The next day, we journey to the other side of the bay to search the cliffs there. We are rewarded with the discovery of more shell holes and unexploded shells, indicating that the British cruisers engaged in a deadly crossfire. In a brilliant but brutal tactical maneuver, Glasgow circled Dresden and pumped lethal rounds into the anchored German warship. Captain Luce of Glasgow had orders to sink Dresden, and he took no chances, firing at point-blank range even after the last Germans abandoned their ship.
Dresden is a ruin. Some of the destruction was caused by the shelling, some of it by the deep internal explosions caused by the scuttling charges — but some of it appears to be from a much later attempt to blast open the sunken cruiser’s stern. This damage puzzles us, because history records no attempt to salvage Dresden. Indeed, for many years, the cruiser’s decks were beyond the reach of divers. What happened to the stern — which is intact in photographs of the sinking cruiser — remains a mystery. Later, Willi Kramer finds a formerly top-secret document in the German naval archives that suggests Dresden was carrying gold coin pulled out of Germany’s Tsingtao bank accounts by von Spec. That would explain why we were not the first divers to explore the wreck. Someone has secretly blasted open the stern to get at the gold. We wonder when this was, and how the salvagers knew about the gold, given that the only record is a top-secret piece of paper. One possibility, shades of Raiders of the Lost Ark, is that it was the Nazis, eager to recover some of Germany’s lost riches to fund their preparations for war. We may never know.
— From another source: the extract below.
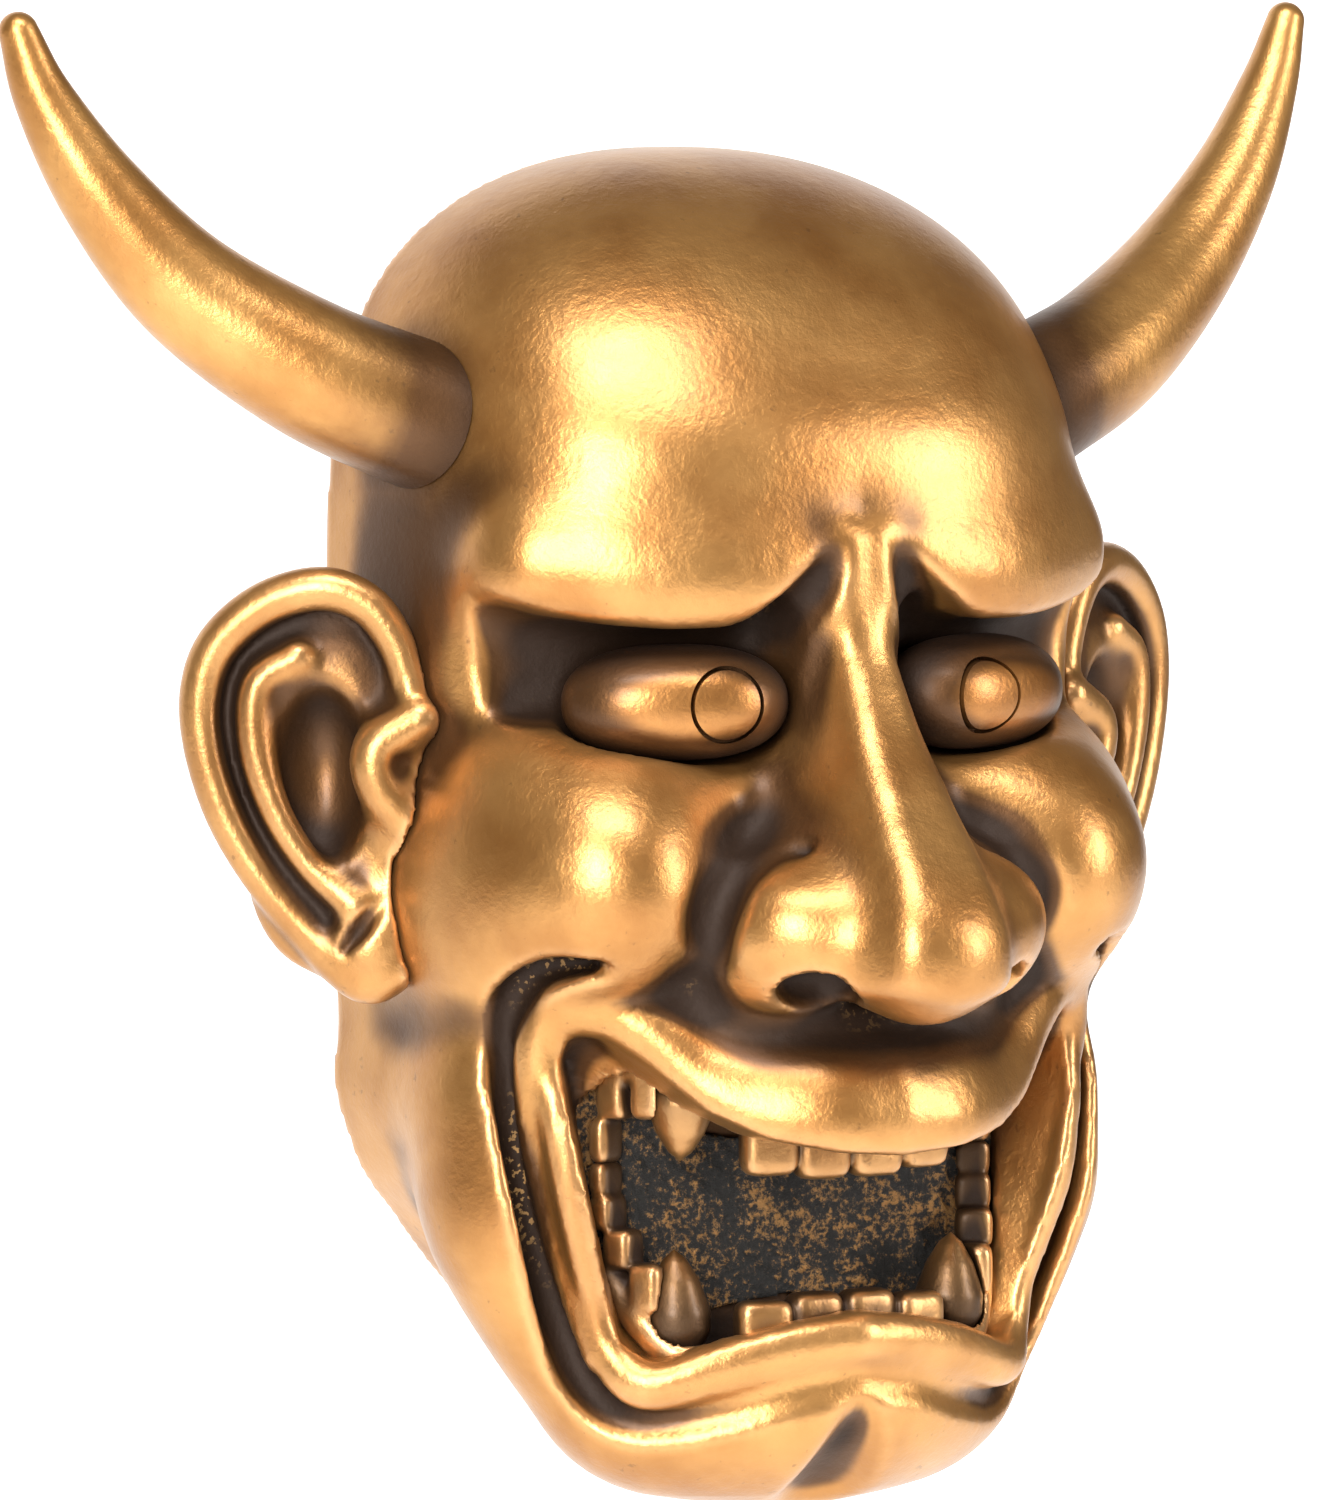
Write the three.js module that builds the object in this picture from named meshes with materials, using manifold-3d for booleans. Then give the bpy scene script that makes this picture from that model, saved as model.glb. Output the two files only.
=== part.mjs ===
// A demon mask for a wall: a hollow cast face with glued-on ears and horns, set-in eyes and teeth, a rough
// lining in the open mouth, and a hinged ring behind the crown that hangs on a nail.
//
// Frame: millimetres, +X to a viewer's right (the mask's own left), +Y to the wall, +Z up. The shape is
// described about the pupils' height, and the finished group is lowered so that its origin is the nail.

import * as THREE from "three";
import { mergeVertices } from "three/addons/utils/BufferGeometryUtils.js";
import Module from "manifold-3d";

const wasm = await Module();
wasm.setup();

// ---------------------------------------------------------------- driving dimensions

const FACE_WIDTH = 140; // across the temples
const FACE_DEPTH = 110; // wall to nose tip
const FACE_HEIGHT = 244; // chin to crown
const WALL = 7; // thickness of the casting on its plain stretches
const GAP = 0.3; // glue line or clearance between touching pieces
const BORE_GAP = 0.3; // radial clearance round a screw or a peg

const HORN_ROOT_RADIUS = 13.5;
const HORN_TIP_RADIUS = 3.6;
const HORN_PEG_RADIUS = 5;
const HORN_PEG_LENGTH = 4.5;
const HORN_BOSS_DEPTH = 9; // from the head's skin in to the flat that the washer seats on
const HORN_SCREW_RADIUS = 1.8;
const HORN_SCREW_LENGTH = 14;
const SCREW_HEAD_RADIUS = 3.6;
const SCREW_HEAD_HEIGHT = 2.2;
const WASHER_RADIUS = 5.5;
const WASHER_THICKNESS = 1;
const HORN_BOSS_RADIUS = WASHER_RADIUS + 2;

const EYE_HALF = { along: 20.5, through: 12, up: 11 }; // half sizes of an eye piece
const PUPIL_RADIUS = 6.2;
const PUPIL_DEPTH = 6;

const MOUTH_FLOOR = 45; // drawing's zero to the lining's front face
const LINING_THICKNESS = 2;
const LINING_BACK = MOUTH_FLOOR - LINING_THICKNESS;
const TOOTH_THICKNESS = 6;
const GUM_HEIGHT = 7;
const FANG_RADIUS = 4.7;
const UPPER_FANG_LENGTH = 15;
const LOWER_FANG_LENGTH = 17;

const LUG = { width: 34, height: 33, thickness: 9, recess: 6 }; // recess: wall to the lug's back face
const PLATE = { width: 16, height: 20, thickness: 1.2 };
const RING_WIRE_RADIUS = 1.1;
const RING_WIDTH = 18;
const RING_LENGTH = 15;
const HINGE_GAP = 0.08; // the ring turns in its barrel with this radial clearance
const HANGER_SCREW_RADIUS = 1.5;
const HANGER_SCREW_LENGTH = 7;
const HANGER_SCREW_SPACING = 9;
const HANGER_SCREW_RISE = 8; // above the hinge
const HANGER_HEAD = { radius: 2.6, height: 1.4 };
const HINGE_RISE = 3; // the ring's hinge above the lug's lower end

// The face was drawn at this size. Every drawn point is stretched to the driving size.
const DRAWN = { width: 140, depth: 110, height: 244 };
const STRETCH = new THREE.Vector3(
  FACE_WIDTH / DRAWN.width,
  FACE_DEPTH / DRAWN.depth,
  FACE_HEIGHT / DRAWN.height,
);
const stretched = ([x, y, z]) => new THREE.Vector3(x, y, z).multiply(STRETCH);
const WALL_Y = 3 * STRETCH.y; // the wall's plane, a little behind the drawing's zero

// ---------------------------------------------------------------- solids and how they are joined

function solid(geometry) {
  const bare = geometry.clone();
  for (const name of Object.keys(bare.attributes)) {
    if (name !== "position") bare.deleteAttribute(name);
  }
  const merged = mergeVertices(bare, 1e-4);
  return new wasm.Manifold(
    new wasm.Mesh({
      numProp: 3,
      vertProperties: new Float32Array(merged.attributes.position.array),
      triVerts: new Uint32Array(merged.index.array),
    }),
  );
}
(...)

But what is clear is that the sea has claimed Dresden after her final battle. Slumbering in the depths, the broken hulk is an undersea museum, a war grave and an evocative relic of the destruction of war. And yet, in the middle of the debris, Mike spots a small, unbroken flower vase. It is an unexpected find, this delicate survivor. It is also a reminder of the touches of home and life ashore that often accompany sailors on warships on their distant journeys, even into death.